CALGARY -- The Government of Alberta’s provincial court of appeal challenge against the federal carbon tax entered its third and final day Wednesday. 

Lawyers for the province have been arguing in an Edmonton courtroom this week the Trudeau government’s move to impose a national tax on carbon is unconstitutional. 

Alberta said provinces have jurisdiction over the development of natural resources and electricity generation and this tax is stepping on those powers. 

On Tuesday, Ottawa fought back, claiming the climate crisis is both a national and global issue that can’t be fought separately by provinces. 

"The context of this case is the greatest existential threat of our time," said federal lawyer Sharlene Telles-Langdon in her opening arguments supporting Ottawa’s carbon tax. 

"There has been a constitutionally important transformation — we’re now in a situation where the dimensions of the problem are international and global."

Ottawa argued it has authority to impose the tax under the Constitution’s peace, order and good government clause. The claim is that this section of the Constitution allows the feds to intercede in issues of national concern. 
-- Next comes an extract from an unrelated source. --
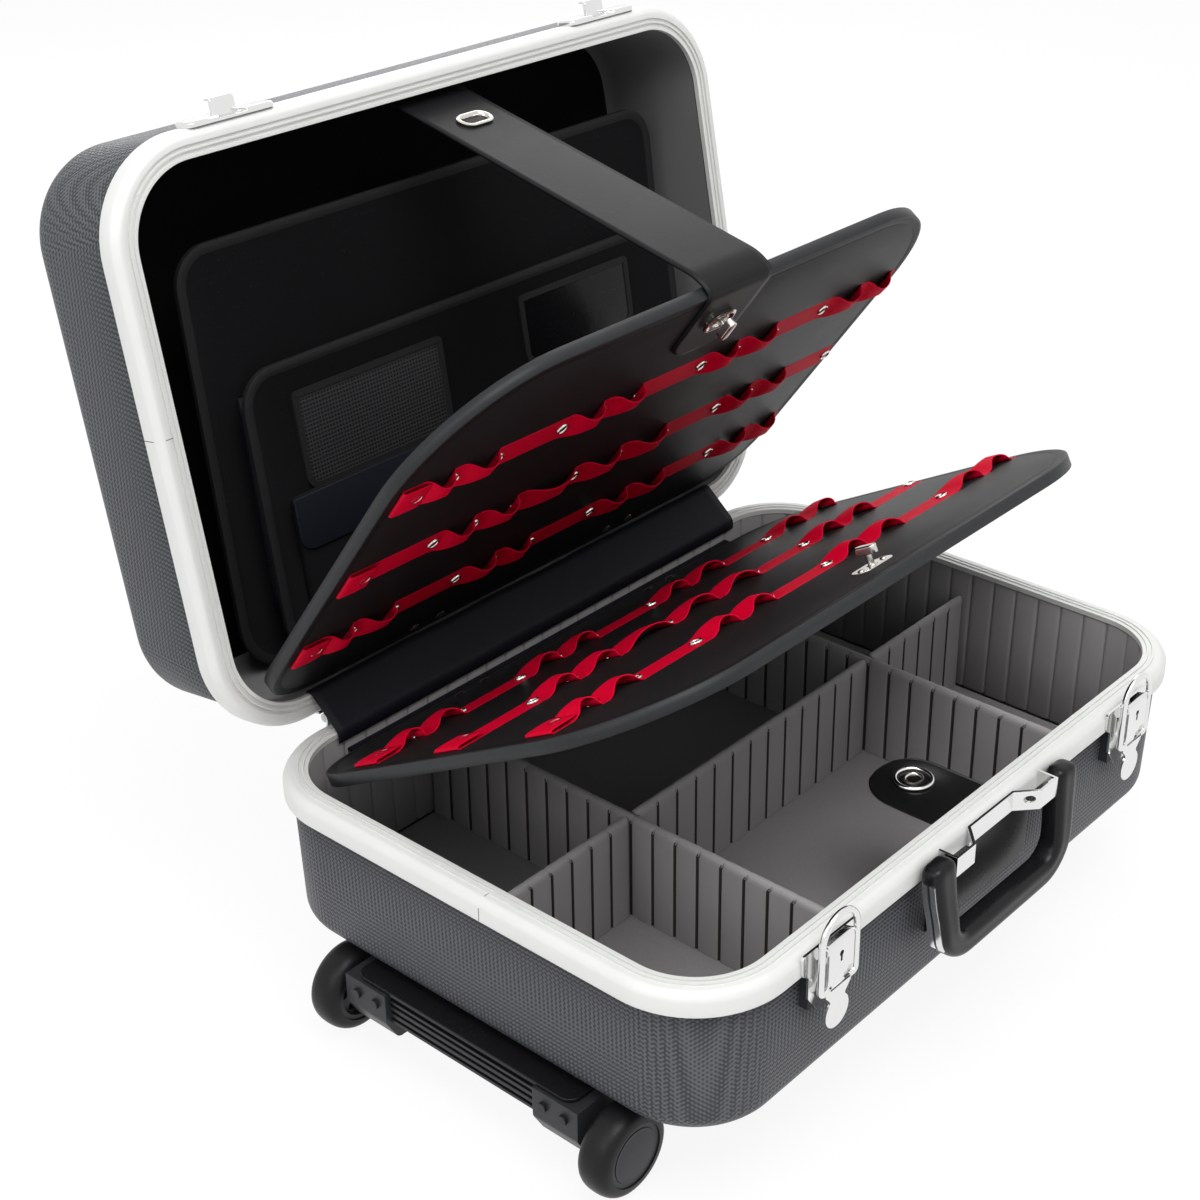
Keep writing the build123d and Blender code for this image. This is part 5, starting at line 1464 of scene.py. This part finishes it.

Langdon-Telles went on to say the carbon tax is part of Canada’s right to sign international treaties and lives up to accords including the Paris Agreement. 

Canada’s lawyers added a national minimum standard on greenhouse gas emissions must be set and is something only Parliament can address.  

Meantime, Alberta’s lawyer Peter Gall strongly disagreed and said the law can’t be justified under the national concern doctrine. 

"It really does involve a radical extension of the national concern doctrine in a way that is very invasive of provincial powers," Gall said. "In any situation where the feds believe there is pressing national concern, they can just take it over if they believe they have the best approaching approach for the dealing with the situation."

Ottawa began imposing its carbon tax this year on provinces that did not have their own systems in place. 

Alberta’s newly elected UCP government ditched the consumer carbon tax brought in by the previous NDP government and instead introduced a $30 per tonne carbon tax on industrial emitters. 

That move was approved by the federal government but Alberta will still fall under a federal carbon tax on Jan. 1. The continuing court challenge won’t change that. 

In a statement issued Monday, Alberta Justice Minister Doug Schweitzer said a federal carbon tax "is not based on the idea that Ottawa knows best."

"Each province is unique, that is why our federation is structured to give provinces the right to make our own laws and regulations over businesses when it comes to issues like reducing greenhouse gas emissions."

Legal counsel from both the federal and provincial sides have each been granted three hours to make arguments in court. A total of 13 interveners are present to make arguments on both sides of the case. 

In a rare move, the proceedings have also been livestreamed.

The court of appeal panel, comprised of five judges, is expected to deliver its decision in the coming months. Either party may appeal the decision to the Supreme Court of Canada. 

Both Ontario and Saskatchewan previously launched their own provincial appeals of the federal carbon tax. Both provinces lost but each will take their arguments to the Supreme Court of Canada in 2020.